A paper was posted here a while back detailing canard design and treatment for a speculative canard delta stealth fighter. It stated that with exhaustive ram treatment on the interface between the canards and the main body, RCS contribution can be reduced to around -40 dBsm.

This is not wholly different from the F-22, which has inlet gaps that create huge RCS contributions, but are aggressively treated with RAM.
 

Pmichael

Junior Member
I think it's not a good showcase of discussing in good faith if people accuse other people of being fanboys or bashers or anything. It's mostly tiresome.

Also talking about stealth. It doesn't take a lot to realize the more visible movable control surfaces are from the frontal arc (including undesirable elements like the gap between airframe and canards) the potential worse is the RCS.

Delta-Canards designs (there are more than enough such planes in service) have very interesting and impressive aerodynamic performance characteristics.

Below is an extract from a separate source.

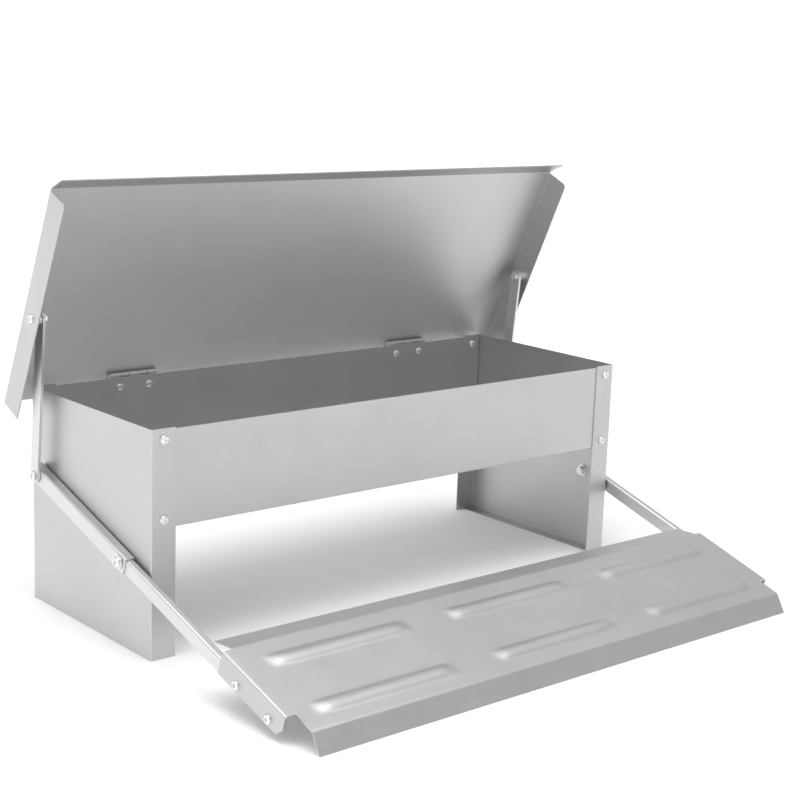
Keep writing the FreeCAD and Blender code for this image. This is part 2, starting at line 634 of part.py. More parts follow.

But the stealth implications basically killed it for any American, Russian and European future concepts.
 

Inst

Captain
I think it's not a good showcase of discussing in good faith if people accuse other people of being fanboys or bashers or anything. It's mostly tiresome.

Also talking about stealth. It doesn't take a lot to realize the more visible movable control surfaces are from the frontal arc (including undesirable elements like the gap between airframe and canards) the potential worse is the RCS.

Delta-Canards designs (there are more than enough such planes in service) have very interesting and impressive aerodynamic performance characteristics. But the stealth implications basically killed it for any American, Russian and European future concepts.

f-a-xx_50067.jpg


Boeing F/A-XX concept.

Canards are, of course, not an ideal set up for a stealth aircraft, but no stealth fighter is an ideal set-up for a stealth aircraft and as the ideal stealth shape looks something like this:

51875c541cb6bb198a70ee63d894a206.png


Every deviation from this ideal shape is a compromise of some sort, and canards aren't the deadly compromise you imagine it to be; they're roughly as bad as the inlet design on the F-22 where you have a massive reflector covered with RAM between the inlets and the main body. This is likely why the J-20 resorted to DSI; if it had gone caret intakes as in the original design proposal, it'd basically have the F-22's intakes RCS contribution doubled.

The advantage of a canard for the J-20 design is that it allows smaller tailfins, which by themselves add to RCS, and allows the J-20 to use narrower wings, which also reduce the RCS.

Does it impose an RCS penalty by itself? Yes, it does. But if RCS were the paramount thing the Chinese would have been looking for something at the F-35 scale, which by virtue of its size can be stealthier than a larger equivalent, in the same way a F-15A lights up on radar in a way a F-16A doesn't.